- Direction:
Begin at the first line and end at the line containing "import Sketcher". Extract exactly those lines.
-- Start of Given material --
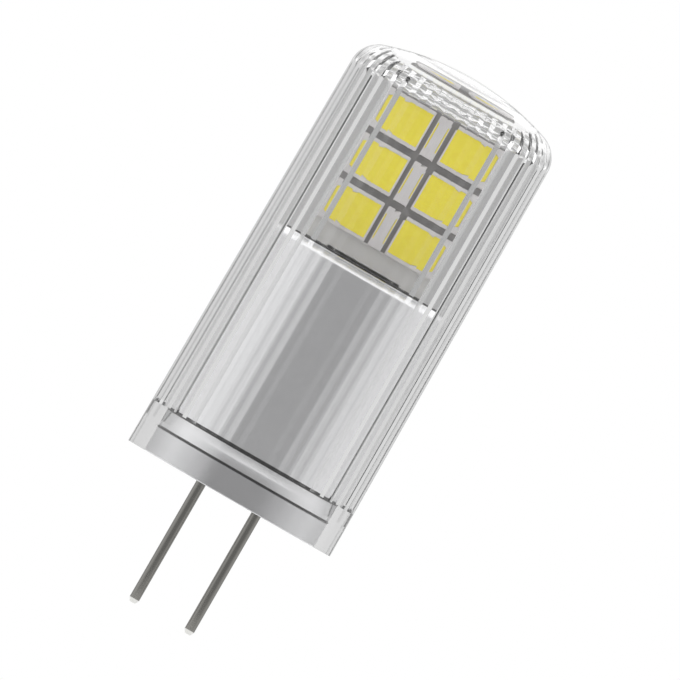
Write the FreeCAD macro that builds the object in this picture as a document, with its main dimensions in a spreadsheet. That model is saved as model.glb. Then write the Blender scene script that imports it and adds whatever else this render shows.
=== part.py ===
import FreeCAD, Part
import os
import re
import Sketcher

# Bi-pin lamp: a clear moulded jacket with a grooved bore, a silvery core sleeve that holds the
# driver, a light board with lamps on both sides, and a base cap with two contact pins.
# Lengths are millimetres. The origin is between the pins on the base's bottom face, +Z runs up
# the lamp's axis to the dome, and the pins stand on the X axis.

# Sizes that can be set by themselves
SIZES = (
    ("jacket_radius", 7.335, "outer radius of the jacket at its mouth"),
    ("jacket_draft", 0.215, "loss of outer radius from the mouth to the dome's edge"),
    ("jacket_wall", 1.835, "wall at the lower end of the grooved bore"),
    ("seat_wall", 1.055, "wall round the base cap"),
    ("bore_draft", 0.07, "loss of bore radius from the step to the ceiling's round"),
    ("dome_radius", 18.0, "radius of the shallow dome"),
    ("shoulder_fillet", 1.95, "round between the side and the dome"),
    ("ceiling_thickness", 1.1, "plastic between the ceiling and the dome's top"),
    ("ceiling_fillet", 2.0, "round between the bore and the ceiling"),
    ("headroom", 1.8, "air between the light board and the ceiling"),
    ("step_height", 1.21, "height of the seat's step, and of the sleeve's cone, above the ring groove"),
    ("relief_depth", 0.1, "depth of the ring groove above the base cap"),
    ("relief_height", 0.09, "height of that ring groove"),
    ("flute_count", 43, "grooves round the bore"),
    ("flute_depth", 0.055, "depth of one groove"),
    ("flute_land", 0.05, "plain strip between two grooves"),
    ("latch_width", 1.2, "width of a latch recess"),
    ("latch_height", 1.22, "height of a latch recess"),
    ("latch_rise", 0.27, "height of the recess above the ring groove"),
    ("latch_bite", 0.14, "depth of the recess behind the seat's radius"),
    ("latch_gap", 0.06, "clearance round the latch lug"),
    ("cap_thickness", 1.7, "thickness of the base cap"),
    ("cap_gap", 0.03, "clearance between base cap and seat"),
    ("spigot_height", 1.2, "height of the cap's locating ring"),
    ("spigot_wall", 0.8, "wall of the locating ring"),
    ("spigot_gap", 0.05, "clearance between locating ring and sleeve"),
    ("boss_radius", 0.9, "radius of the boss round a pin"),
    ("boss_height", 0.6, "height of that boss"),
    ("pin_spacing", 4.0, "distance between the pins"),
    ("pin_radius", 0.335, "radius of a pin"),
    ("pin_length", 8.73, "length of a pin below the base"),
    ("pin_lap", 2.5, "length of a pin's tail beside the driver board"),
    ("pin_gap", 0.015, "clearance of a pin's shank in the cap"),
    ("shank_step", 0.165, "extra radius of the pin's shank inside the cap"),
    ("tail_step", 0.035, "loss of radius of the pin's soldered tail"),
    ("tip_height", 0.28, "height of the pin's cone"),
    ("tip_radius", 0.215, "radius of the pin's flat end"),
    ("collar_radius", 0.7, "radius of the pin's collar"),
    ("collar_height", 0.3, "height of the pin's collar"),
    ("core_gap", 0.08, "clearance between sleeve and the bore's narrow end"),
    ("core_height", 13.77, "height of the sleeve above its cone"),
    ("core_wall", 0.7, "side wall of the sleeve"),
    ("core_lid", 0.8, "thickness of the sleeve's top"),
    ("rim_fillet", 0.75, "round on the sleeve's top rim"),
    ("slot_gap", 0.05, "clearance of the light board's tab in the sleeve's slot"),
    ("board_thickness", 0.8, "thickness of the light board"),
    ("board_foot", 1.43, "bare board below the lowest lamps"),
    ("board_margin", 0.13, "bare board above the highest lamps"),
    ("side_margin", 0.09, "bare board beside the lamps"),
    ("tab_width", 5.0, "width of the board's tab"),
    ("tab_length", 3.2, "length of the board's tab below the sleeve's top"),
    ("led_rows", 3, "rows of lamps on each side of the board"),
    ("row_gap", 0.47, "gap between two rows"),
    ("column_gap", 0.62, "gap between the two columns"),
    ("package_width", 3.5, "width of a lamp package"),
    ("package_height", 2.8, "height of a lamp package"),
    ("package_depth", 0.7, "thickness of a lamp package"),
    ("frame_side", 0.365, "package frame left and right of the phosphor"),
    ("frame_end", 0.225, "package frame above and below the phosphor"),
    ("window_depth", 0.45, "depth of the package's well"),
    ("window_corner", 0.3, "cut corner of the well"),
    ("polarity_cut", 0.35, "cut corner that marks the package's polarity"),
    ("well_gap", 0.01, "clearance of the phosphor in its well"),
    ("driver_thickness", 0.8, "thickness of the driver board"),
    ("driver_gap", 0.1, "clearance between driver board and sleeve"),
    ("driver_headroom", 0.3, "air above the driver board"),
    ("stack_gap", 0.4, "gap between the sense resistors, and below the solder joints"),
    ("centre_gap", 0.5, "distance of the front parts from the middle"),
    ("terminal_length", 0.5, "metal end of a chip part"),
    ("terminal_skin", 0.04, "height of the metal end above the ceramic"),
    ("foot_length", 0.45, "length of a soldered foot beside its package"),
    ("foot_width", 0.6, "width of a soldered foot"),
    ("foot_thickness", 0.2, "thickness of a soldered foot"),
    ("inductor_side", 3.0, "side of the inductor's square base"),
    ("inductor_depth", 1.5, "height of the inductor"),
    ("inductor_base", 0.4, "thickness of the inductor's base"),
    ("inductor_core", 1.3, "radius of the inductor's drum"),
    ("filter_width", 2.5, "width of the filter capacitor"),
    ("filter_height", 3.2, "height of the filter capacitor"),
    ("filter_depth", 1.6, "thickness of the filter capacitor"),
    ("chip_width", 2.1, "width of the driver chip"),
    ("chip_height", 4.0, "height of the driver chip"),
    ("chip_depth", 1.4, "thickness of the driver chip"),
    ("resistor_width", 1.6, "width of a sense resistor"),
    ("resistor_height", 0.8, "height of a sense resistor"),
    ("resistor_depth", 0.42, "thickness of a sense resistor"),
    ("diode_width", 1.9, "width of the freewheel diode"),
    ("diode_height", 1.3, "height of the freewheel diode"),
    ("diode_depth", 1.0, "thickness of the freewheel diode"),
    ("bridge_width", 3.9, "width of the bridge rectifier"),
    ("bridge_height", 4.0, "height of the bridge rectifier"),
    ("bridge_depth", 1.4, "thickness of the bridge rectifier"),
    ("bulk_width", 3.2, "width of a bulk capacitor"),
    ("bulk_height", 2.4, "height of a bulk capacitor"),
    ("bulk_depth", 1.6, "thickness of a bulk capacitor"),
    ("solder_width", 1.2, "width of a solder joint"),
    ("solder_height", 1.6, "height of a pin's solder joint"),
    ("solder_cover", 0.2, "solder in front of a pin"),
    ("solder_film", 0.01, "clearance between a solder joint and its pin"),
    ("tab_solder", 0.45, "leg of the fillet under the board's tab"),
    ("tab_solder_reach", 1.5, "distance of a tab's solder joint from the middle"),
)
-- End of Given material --
- Result for this exercise:
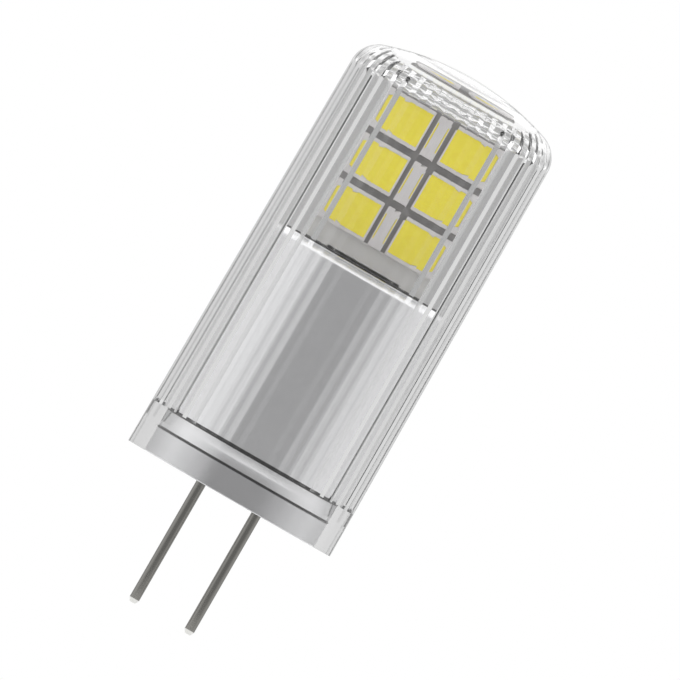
Write the FreeCAD macro that builds the object in this picture as a document, with its main dimensions in a spreadsheet. That model is saved as model.glb. Then write the Blender scene script that imports it and adds whatever else this render shows.
=== part.py ===
import FreeCAD, Part
import os
import re
import Sketcher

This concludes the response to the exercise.